On “Lineage,” we hear especially the influence of Don Cherry, a jazz musician at his peak in the 1970s and ’80s who played with Ornette Coleman and was known for work on the cornet (or pocket trumpet), as Ho Bynum uses here, popping in notes over bass that just slightly drops the beat and tittering rim shots. Then floor toms roll through and the cornet is like madness distilled into brass and there is a full band sound that erupts into chaos before vocals enter around the five-minute mark.
Their ululation is matched by the cornet until the latter seems to fail, unable to keep up with the message’s clarity.
Only recently, Obomsawin says, did they start diving into how Coleman and Cherry were indigenous and part of a relatively large tradition of indigenous jazz.
“I started playing with Julia Keefe and Delbert Anderson,” they say, “both indigenous jazz musicians who have several spinoff projects, and making music with them we started to realize that we all had kind of like an indigenous jazz musician reference point, our entry point to feeling like a we had a place in jazz music. For Julia it was Mildred Bailey (Mrs. Swing!), for Delbert it was Jim Pepper, and for me it was Don Cherry.”
In proper free jazz tradition, the compositions here were roughly sketched out but then full of organic inspiration once everyone was recording over two days down at Firehouse 12 in New Haven, Connecticut. Obomsawin told Ho Bynum, Noah Campbell, and Allison Burik in the indictment of the Catholic Church that is “Wawasint8da” to think of their horns like a church organ, paired with Savannah Harris’ military snare, but to “let their parts peel back like birch paper as it burns.” That results in some truly out there stuff, but then it resolves into something quiet and hymn-like and reverential.
“I asked them to really channel their ancestors,” Obomsawin says, “or a specific chapter in the history of their family.” For the closing “Blood Quantum,” the artist “encouraged everyone to think about how Western science has been applied to their ancestors and specifically with a magnifying glass on their blood and the idea of blood purity, a really disgusting idea, and I hoped we’d get some dissonance out of that.”

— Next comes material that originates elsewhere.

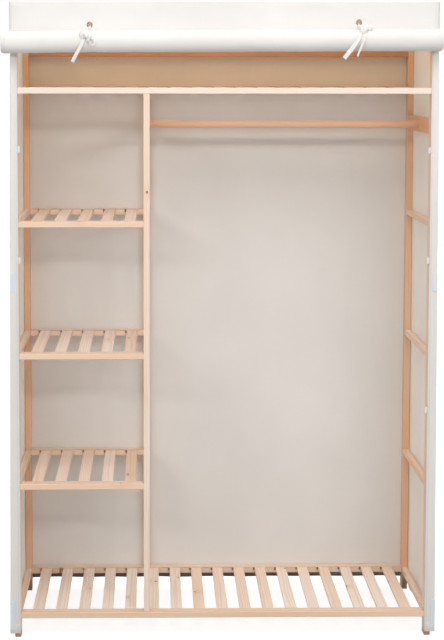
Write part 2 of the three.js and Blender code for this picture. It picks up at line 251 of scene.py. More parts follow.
canvasLook = {
    "white": colour(250, 247, 244),
    "shadowed": colour(244, 241, 237),
    "through": 0.32,
    "throughTint": colour(254, 248, 241),
    "thread": 1.3 * mm,
    "slub": 0.035,
    "slubPerMetre": (16, 900),
    "cloud": 0.05,
    "cloudPerMetre": (3.1, 2.3),
    "creasePerMetre": (9, 3.2),
    "weave": 0.012,
    "weaveDepth": 0.25 * mm,
    "creaseDepth": 2.2 * mm,
    "stitch": 3.4 * mm,
    "stitchGap": (0.62, 0.78),
    "stitchWidth": (0.4 * mm, 1.1 * mm),
    "grooveWidth": (1 * mm, 4 * mm),
    "needleHoles": colour(176, 170, 162),
    # dust on the side cloths, painted shade at the back cloth's hem
    "dustAndShade": colour(104, 78, 60),
    "paintedShadeStep": 12 * mm,
    "roughness": 0.86,
}


def canvasFinish(name, axes, stitches, through, soilAndShade=None, tint=None, shade=1.0, warm=None):
    # axes pick the distances along the cloth: "UV" or two axes of the object;
    # through is a share of light, or a function of the finish and the two distances
    look = canvasLook
    cloth = Finish(name, Sheen_Weight=0.12, Sheen_Roughness=0.5, Specular_IOR_Level=0.25)
    if axes == "UV":
        u, v, _ = cloth.weave()
    else:
        places = dict(zip("XYZ", cloth.place()))
        u, v = [places[axis] for axis in axes]
    turns = 2 * math.pi / look["thread"]
    weave = cloth.maths("SINE", u * turns) * cloth.maths("SINE", v * turns)
    long, fine = look["slubPerMetre"]
    slubs = cloth.noise(u * long, v * fine, 0.3, 2) + cloth.noise(u * fine, v * long, 5.3, 2)
    wide, high = look["cloudPerMetre"]
    cloud = cloth.noise(u * wide, v * high, 1.7, 3, 0.55)
    wide, high = look["creasePerMetre"]
    crease = cloth.noise(u * wide, v * high, 9.1, 3, 0.5)
    light = shade + (slubs - 1) * look["slub"] + (cloud - 0.5) * look["cloud"]
    light = light + weave * look["weave"]
    base = cloth.mixed(cloth.ease(cloud, 0.3, 0.75), look["shadowed"], look["white"])
    base = cloth.shaded(base, light)
    height = (weave * 0.5 + slubs) * (look["weaveDepth"] / look["creaseDepth"]) + crease
    for axis, position in stitches:
        beside, run = (u, v) if axis == "U" else (v, u)
        away = cloth.maths("ABSOLUTE", beside - position)
        line = cloth.ease(away, *look["stitchWidth"], 1.0, 0.0)
        groove = cloth.ease(away, *look["grooveWidth"], 1.0, 0.0)
        phase = cloth.maths("FRACT", run / look["stitch"])
        thread = cloth.ease(phase, *look["stitchGap"], 1.0, 0.0)
        height = height + line * thread * 0.16 - groove * 0.14
        base = cloth.mixed(line * (1 - thread) * 0.55, base, look["needleHoles"])
    # darker towards the bottom hem in this colour: dust on the side cloths, and painted shade under
    # the rear rail on the back cloth
    if soilAndShade:
        low, high, share = soilAndShade
        dustAndShadeShare = cloth.ease(v, low, high, share, 0.0) * (0.6 + cloud * 0.8)
        base = cloth.mixed(dustAndShadeShare, base, look["dustAndShade"])
    # painted shade: above a height the colour is multiplied by a tan tint, standing in for the warm
    # shade of the top compartment
    if warm:
        start, tone = warm
        shadeTinted = cloth.mixed(1.0, base, tone, "MULTIPLY")
        base = cloth.mixed(cloth.ease(v, start, start + look["paintedShadeStep"]), base, shadeTinted)
    if callable(through):
        through = through(cloth, u, v)
    cloth.glow(through, tint or look["throughTint"])
    roughness = look["roughness"] + (cloud - 0.5) * 0.1
    return cloth.finish(base, roughness, height, look["creaseDepth"], 0.5)


tapeLook = {"white": colour(251, 248, 244), "rib": 1.1 * mm, "depth": 0.3 * mm}


def tapeFinish(name):
    # twill tape: slanted ribs across its own length
    tape = Finish(name, Sheen_Weight=0.15, Specular_IOR_Level=0.3)
    u, v, _ = tape.weave()
    turns = 2 * math.pi / tapeLook["rib"]
    twill = tape.maths("SINE", (u + v) * turns)
    fuzz = tape.noise(u * 700, v * 240, 0.2, 3)
    worn = tape.noise(u * 60, v * 30, 3.1, 2)
    light = 0.965 + twill * 0.02 + (fuzz - 0.5) * 0.06 + (worn - 0.5) * 0.05
    base = tape.shaded(tapeLook["white"], light)
    return tape.finish(base, 0.82 + (worn - 0.5) * 0.12, twill * 0.5 + fuzz, tapeLook["depth"], 0.7)


def loopFinish(name):
    # the pile of hook-and-loop tape
    pile = Finish(name, Sheen_Weight=0.35, Sheen_Roughness=0.6, Specular_IOR_Level=0.2)
    places = pile.vector(*[axis * 900 for axis in pile.place()])
    cells = pile.node("TexVoronoi", {"Vector": places, "Scale": 1.0})
    tuft = pile.speckle(260, 3)
    base = pile.shaded(colour(234, 238, 243), 0.93 + tuft * 0.1 - cells * 0.05)
    return pile.finish(base, 0.92 + (tuft - 0.5) * 0.1, cells + tuft, 0.5 * mm, 0.9)


def metalFinish(name):
    metal = Finish(name, Metallic=0.9)
    scuff, tarnish = metal.speckle(420, 4, 0.6), metal.speckle(90, 2)
    base = metal.mixed(metal.ease(tarnish, 0.35, 0.7), colour(128, 116, 102), colour(166, 156, 144))
    return metal.finish(base, 0.34 + scuff * 0.2, scuff, 0.1 * mm, 0.5)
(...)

Certainly, an open and curious mind is helpful here, and hearing Obomsawin say you should receive the six songs as three semantic pairs (exploring first heritage, and then religion, and then colonization and how we address it) might help focus attention. The work is a challenge in more ways than one, regardless. And one well worth accepting.

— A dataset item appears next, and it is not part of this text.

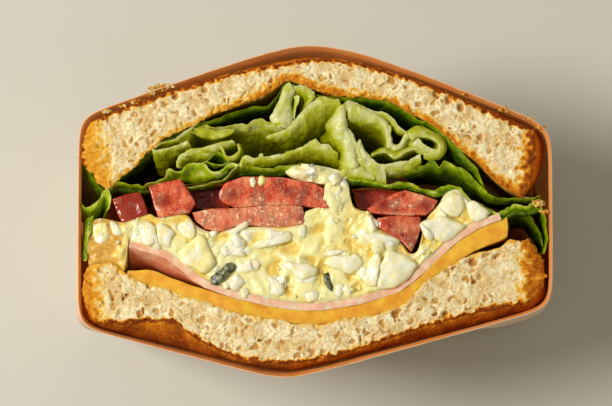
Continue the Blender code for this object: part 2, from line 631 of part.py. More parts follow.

Sam Pfeifle can be reached at [email protected].

Two Weeks, Five Songs
- Genevieve Stokes – “Can I” | While “Habits,” her most recent single, is a dreamy kind of playfulness, here Stokes uses a driving beat to add urgency and a touch of mania to her apologia: “I’m still trying to find what happened to me / I’m still making a mess / And I’m still cleaning up.”
- Frankie Moon and Dave Mathewses Band – “Resin Bowls” | Crashing and amusing indie rock, always a bit off-kilter, about “when the bag you bought is empty.” Part of a 16-song full-length: “Hits from Life’s Exhaust Pipe.”
- Shwill – “Shwill” | An 11-song self-titled debut release perfect for satisfying your need for classic two-piece, guitar-drums blues rock, with some nods to Seattle grunge and Minneapolis punk.
- LoFi Decibels – “Ride with Me Kid” | Free and easy rock in the vein of Dire Straits, this project by David Jacques is comforting in a well-worn-pillow kind of way. Easy listening.
- I Believe in You – “In Love With…” | Six songs of very raw punk and rock, Rory Ste Croix here presents a bedroom piece with some great ideas and hooks.